I did, however, enjoy the grand and official-sounding labels on the bus stops: "LE CONSEIL GENERAL DE LA HAUT-GARONNE VOUS ABRITE". This is fine in French, but directly translated it reads as "The Consul-General of the Upper Garonne Shelters You". It made me think of a grand official with medals and gold sashes holding, with Gallic gravitas, an umbrella over the waiting passengers.

Finally, after some surprisingly exhausting climbing, we made it to our hotel, Les Sentiers du Lac.

Sunset at Les Sentiers du Lac

The hotel/resort complex is cozy in a wooden-rectilinear-Scandinavian kind of way, with a surprise dash of the Himalayas. Our room was small and rather spare, but felt infinitely more luxurious than a tent. I recharged all my devices and had a shower and changed into clean clothes.

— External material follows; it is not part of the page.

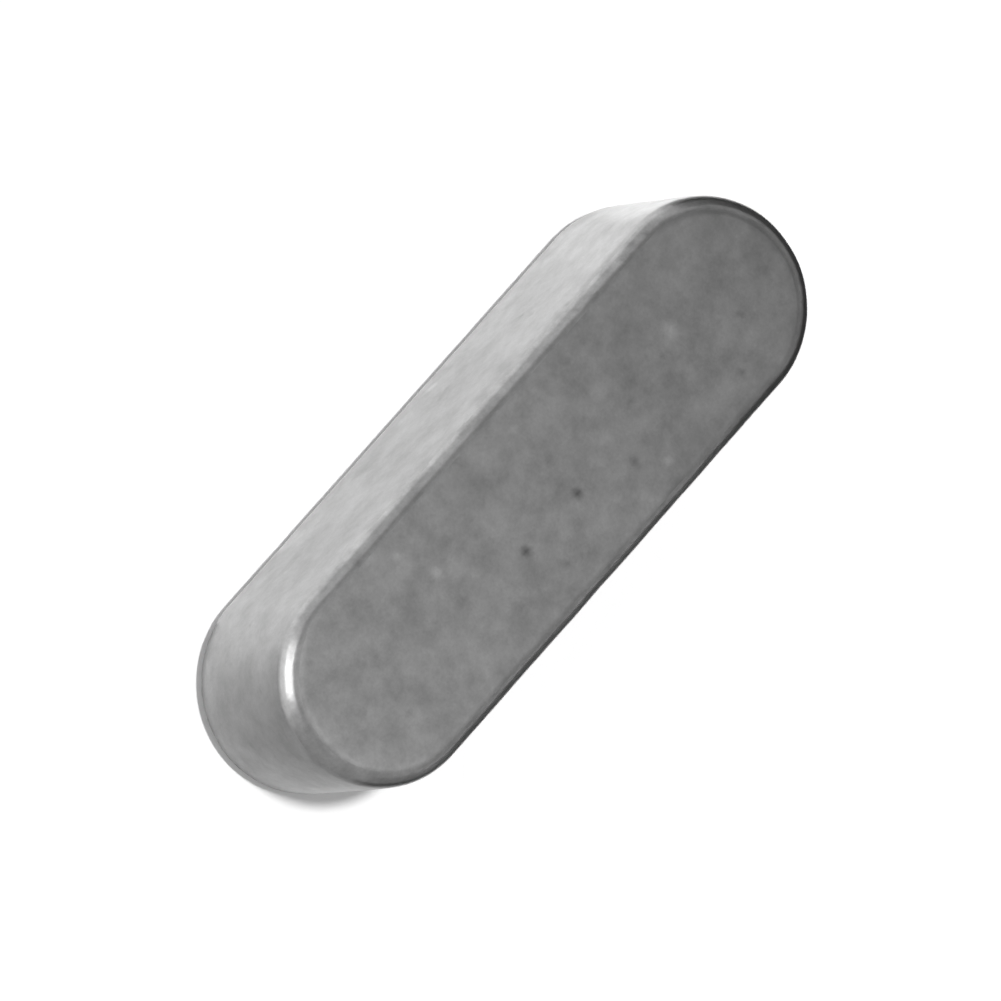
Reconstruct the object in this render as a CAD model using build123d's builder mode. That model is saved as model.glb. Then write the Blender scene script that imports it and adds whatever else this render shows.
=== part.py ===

Hotel Les Sentiers du Lac, Languedoc

Dinner was in the lovely main hall, and we shared the common table with a group of about a dozen young women who were on a cosmetics sales training retreat. They were each from a different region of France, with different accents and looks, and all of course perfectly turned out and "on point". This group seemed like a perfect setup for an adventure series (the Parisian knows Jiu-Jitsu! The Norman is a master of disguise!), or perhaps a reality TV show with really really good skin, or, if we maybe mixed in a rock band or a football team, some kind of extra-stylish hotel-room farce.

Although we all had to repeat ourselves a little bit due to accents and language, we had a fun, rambling conversation over Tibetan vegetarian food. Then to bed - it was back to hiking tomorrow.